* [PROBLEM DESCRIPTION] Return the line containing "Write the Blender", the line containing "side by side.", and every line between them, exactly as they stand. Output nothing else.

begin TASK INPUTS

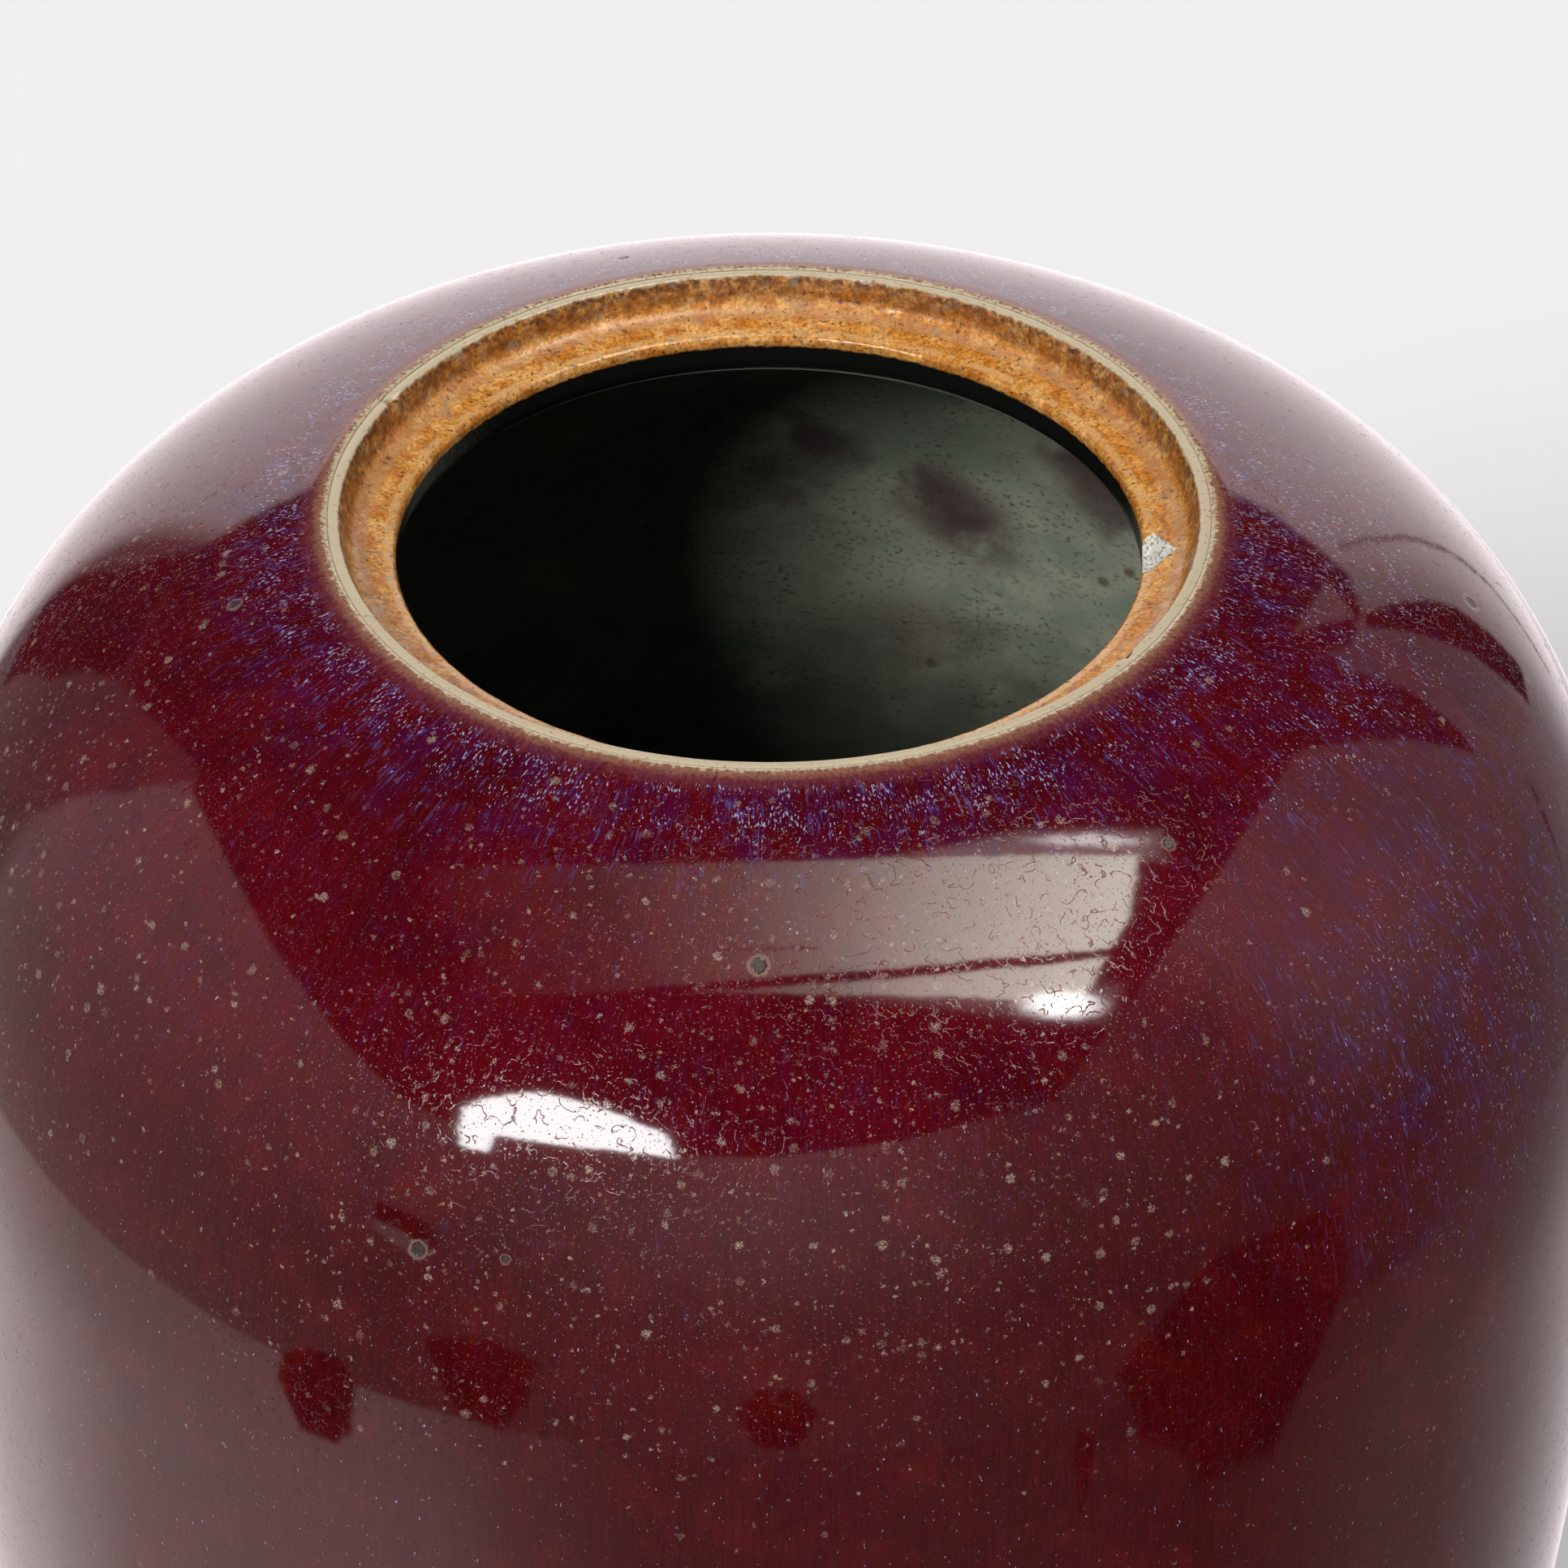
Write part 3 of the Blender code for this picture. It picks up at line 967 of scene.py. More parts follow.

end TASK INPUTS
begin TASK INPUTS

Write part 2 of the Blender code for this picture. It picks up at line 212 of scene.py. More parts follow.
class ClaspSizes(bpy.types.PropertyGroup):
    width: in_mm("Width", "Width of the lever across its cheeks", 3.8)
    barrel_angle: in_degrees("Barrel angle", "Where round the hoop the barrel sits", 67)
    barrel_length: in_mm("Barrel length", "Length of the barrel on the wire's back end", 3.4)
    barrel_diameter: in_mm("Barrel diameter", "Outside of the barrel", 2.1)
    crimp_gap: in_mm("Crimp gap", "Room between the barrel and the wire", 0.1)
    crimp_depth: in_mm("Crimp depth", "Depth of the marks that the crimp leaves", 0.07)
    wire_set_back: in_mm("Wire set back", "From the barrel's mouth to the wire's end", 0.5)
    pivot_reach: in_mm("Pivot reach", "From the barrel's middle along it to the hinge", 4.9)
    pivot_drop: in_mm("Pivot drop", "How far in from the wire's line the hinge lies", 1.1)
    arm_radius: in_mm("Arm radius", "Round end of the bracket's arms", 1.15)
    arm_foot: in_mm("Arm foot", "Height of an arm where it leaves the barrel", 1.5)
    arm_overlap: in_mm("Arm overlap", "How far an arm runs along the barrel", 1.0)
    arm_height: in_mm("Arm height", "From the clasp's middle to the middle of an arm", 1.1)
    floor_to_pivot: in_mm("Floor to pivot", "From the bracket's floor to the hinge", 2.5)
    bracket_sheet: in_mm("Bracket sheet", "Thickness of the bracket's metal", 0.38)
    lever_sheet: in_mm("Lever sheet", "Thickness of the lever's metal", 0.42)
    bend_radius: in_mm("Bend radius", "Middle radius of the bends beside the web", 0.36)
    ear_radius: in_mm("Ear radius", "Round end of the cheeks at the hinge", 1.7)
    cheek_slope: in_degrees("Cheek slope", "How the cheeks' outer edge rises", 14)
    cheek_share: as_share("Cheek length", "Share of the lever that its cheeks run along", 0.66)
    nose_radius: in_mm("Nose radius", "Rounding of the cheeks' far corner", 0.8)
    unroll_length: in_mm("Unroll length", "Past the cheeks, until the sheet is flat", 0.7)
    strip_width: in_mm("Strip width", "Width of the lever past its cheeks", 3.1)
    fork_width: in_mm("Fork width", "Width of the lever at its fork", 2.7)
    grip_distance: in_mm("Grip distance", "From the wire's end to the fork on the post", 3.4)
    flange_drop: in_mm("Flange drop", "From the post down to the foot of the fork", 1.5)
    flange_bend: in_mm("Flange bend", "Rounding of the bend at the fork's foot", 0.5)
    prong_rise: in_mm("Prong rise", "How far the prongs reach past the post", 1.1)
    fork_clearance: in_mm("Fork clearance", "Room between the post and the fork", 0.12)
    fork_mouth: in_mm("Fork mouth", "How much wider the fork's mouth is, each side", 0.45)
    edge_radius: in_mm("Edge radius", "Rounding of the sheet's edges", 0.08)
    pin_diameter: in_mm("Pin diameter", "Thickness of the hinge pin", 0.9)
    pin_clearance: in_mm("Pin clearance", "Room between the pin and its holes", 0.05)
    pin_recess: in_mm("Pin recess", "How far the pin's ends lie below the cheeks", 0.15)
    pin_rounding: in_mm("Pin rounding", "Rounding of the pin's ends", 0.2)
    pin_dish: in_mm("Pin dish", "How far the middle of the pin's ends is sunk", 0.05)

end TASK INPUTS
begin TASK INPUTS

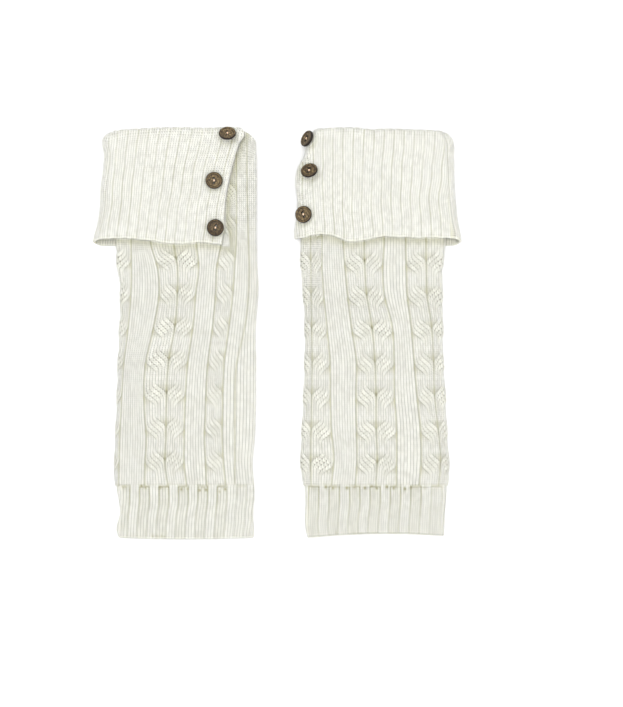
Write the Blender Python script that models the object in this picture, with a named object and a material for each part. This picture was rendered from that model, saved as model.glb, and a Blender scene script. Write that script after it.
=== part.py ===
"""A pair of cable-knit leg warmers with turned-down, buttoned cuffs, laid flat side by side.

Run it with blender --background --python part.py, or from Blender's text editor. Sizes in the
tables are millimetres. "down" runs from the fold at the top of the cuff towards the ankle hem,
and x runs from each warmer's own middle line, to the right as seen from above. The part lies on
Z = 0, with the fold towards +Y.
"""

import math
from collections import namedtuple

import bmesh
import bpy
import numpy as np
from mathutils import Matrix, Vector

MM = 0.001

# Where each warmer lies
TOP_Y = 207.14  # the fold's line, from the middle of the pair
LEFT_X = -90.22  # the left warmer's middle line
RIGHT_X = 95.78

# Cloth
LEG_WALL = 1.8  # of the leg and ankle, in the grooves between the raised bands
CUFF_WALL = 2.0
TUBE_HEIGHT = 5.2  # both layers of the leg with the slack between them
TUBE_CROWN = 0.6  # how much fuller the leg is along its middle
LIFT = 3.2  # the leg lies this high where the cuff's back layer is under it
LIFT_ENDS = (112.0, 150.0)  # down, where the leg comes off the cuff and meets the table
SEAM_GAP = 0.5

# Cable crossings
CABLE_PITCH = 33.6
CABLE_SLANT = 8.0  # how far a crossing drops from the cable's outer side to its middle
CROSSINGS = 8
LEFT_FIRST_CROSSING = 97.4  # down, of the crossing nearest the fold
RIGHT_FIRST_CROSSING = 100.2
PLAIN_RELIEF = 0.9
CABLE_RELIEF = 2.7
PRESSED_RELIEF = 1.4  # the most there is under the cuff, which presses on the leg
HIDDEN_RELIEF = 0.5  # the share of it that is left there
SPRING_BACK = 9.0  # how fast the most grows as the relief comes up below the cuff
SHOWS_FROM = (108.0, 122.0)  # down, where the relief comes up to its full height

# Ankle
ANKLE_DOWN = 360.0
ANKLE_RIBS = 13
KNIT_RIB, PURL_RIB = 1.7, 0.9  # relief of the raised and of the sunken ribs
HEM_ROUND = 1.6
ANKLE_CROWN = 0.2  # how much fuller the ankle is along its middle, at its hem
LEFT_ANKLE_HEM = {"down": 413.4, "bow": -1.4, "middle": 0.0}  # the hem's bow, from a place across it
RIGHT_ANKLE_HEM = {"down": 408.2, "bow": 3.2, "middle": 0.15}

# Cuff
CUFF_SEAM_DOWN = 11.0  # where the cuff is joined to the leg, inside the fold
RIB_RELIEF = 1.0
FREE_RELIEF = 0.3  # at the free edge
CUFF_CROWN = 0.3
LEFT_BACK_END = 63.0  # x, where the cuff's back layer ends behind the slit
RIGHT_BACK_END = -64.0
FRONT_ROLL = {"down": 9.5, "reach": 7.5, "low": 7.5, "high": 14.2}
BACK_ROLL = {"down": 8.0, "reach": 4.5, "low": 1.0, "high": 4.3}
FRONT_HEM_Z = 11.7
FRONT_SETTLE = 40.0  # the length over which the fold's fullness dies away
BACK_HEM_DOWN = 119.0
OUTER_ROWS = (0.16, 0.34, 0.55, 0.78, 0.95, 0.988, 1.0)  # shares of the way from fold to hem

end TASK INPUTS

* [SOLUTION]
Write the Blender Python script that models the object in this picture, with a named object and a material for each part. This picture was rendered from that model, saved as model.glb, and a Blender scene script. Write that script after it.
=== part.py ===
"""A pair of cable-knit leg warmers with turned-down, buttoned cuffs, laid flat side by side.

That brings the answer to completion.